Costa's 2014 appointment to France's second-division Clermont collapsed before she managed a single match. A decade later, in a SIC Notícias interview, she accused the club's sporting director of sabotaging her work through prejudice, stating he "didn't want to work with women and wasn't capable of saying so."

Portugal's Coaching Desert

The contrast between Germany's milestone and Portugal's regression couldn't be starker. Recent seasons saw female head coaches leading top-division clubs, including Filipa Patão at Benfica, Mariana Cabral, and Joana Silva. The 2025-26 season marks a complete absence—a dramatic reversal.

Cabral, who won a Portuguese Cup and two Supercups with Sporting's women's team before moving to the United States (Utah Royals, Chicago Stars in the NWSL), describes the statistic as revealing "everything" about Portugal's remaining journey toward parity. At 38, the coach considers Eta's promotion "a very positive moment" for visibility, but dismisses any possibility of replication in Portugal's near-term.

"In Portugal, I don't think this is something that can be replicated in the near future," Cabral stated, pointing to prejudice, scarcity of women in technical positions, and inaccessible pathways to advanced coaching licenses as interlocking obstacles.

The UEFA Pro Barrier

The route to UEFA Pro certification in Portugal—mandatory for managing professional teams—functions as an effective exclusion mechanism for women. Cabral characterizes the pathway as "completely impossible," forcing Portuguese coaches to pursue foreign qualifications at substantial financial and personal cost.

Henrique Calisto, president of the National Association of Football Coaches (ANTF), acknowledges Portugal lacks even the preliminary step that enabled Eta's rise: female assistant coaches working alongside men's professional teams. "Marie was working as an assistant coach on the previous coaching staff," Calisto noted. "In Portugal, we don't even have that yet."

The systemic nature of exclusion extends beyond coaching roles. Cabral observes that scanning any Portuguese club bench reveals virtually no women functioning as physiotherapists, doctors, nutritionists, or team delegates. "If they don't exist in those roles, I think it's very unlikely they'll exist as head coaches," she argued, describing Portuguese football as "quite sexist"—not through deliberate policy, but through entrenched habit.

What the Federation Is Doing

The Portuguese Football Federation (FPF) has implemented targeted financial incentives to encourage clubs to diversify technical staffs, including financial support for hiring female coaches in various roles (head, assistant, or intern) and female health professionals, provided clubs meet employment thresholds on technical sheets.

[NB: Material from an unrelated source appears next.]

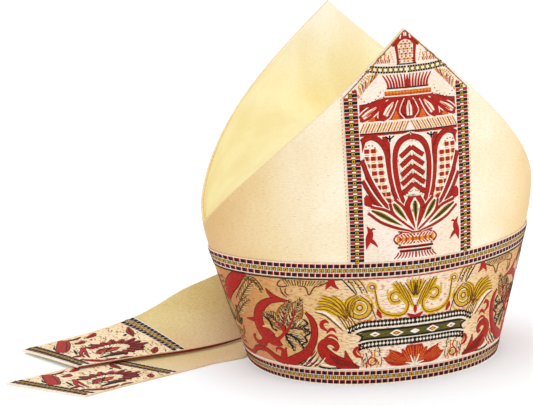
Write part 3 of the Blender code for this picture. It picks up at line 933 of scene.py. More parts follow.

Within national team structures, women occupy several developmental coaching positions for the 2025-26 season: Marisa Gomes serves as National Technical Coordinator for Women's Football, Francisca Martins manages the Under-23 squad, and Beatriz Teixeira, Inês Aguiar, and Susana Bravo lead Under-17, Under-16, and Under-15 teams respectively.

These federation roles, however, contrast sharply with the professional club landscape. The FPF's financial support and structural investments in women's football appear insufficient to translate into coaching opportunities at the elite club level.

Impact on Residents and Investors

For Portugal-based sports professionals, the absence of female coaches signals broader cultural resistance to diversity in technical leadership. Women seeking coaching careers face either expensive international certification routes or career ceilings well below their qualifications.

Football clubs operating in Portugal confront minimal pressure to diversify technical staff despite federation incentives. The Liga BPI's regression to zero female coaches suggests financial support alone won't overcome institutional inertia without regulatory requirements.

The contrast with Germany is instructive: Union Berlin's willingness to promote from within—Eta coached the Under-19s and served as assistant—demonstrates that pathways exist when clubs cultivate them. Portugal lacks comparable assistant coach positions, creating a pipeline problem that monetary incentives can't solve.

The European Context

Across Europe, different strategies yield different results. Various European federations and governing bodies have implemented development programs, mentorship initiatives, and educational pathways designed to increase female participation in coaching roles. These initiatives recognize what Portuguese stakeholders acknowledge: coaching equality requires intentional infrastructure, not just aspirational statements.

Helena Costa, reflecting on her own aborted 2014 opportunity, considers a similar Portuguese breakthrough "very difficult" in the current climate due to cultural barriers and lack of club courage. "I won't say it's impossible because many things have changed, but it's very, very difficult, honestly, to happen in our context these days," she admitted.

What This Means for Residents

Portuguese football supporters should expect continued male-only coaching staffs in both men's and women's professional leagues for the foreseeable future. Women pursuing coaching careers will likely need to seek foreign certification and employment opportunities, particularly in Germany, England, or the United States, where structural barriers are lower.

The Liga BPI's absence of female head coaches suggests systemic regression rather than stagnation. Without regulatory intervention beyond voluntary incentives, the gap between Portugal and its European peers will widen as countries like Germany normalize female leadership in technical roles.

Calisto's observation that "football is not an island" but rather "a reflection of society" offers limited comfort. If Portuguese football merely mirrors broader cultural attitudes toward female leadership, change depends on societal transformation extending well beyond sports.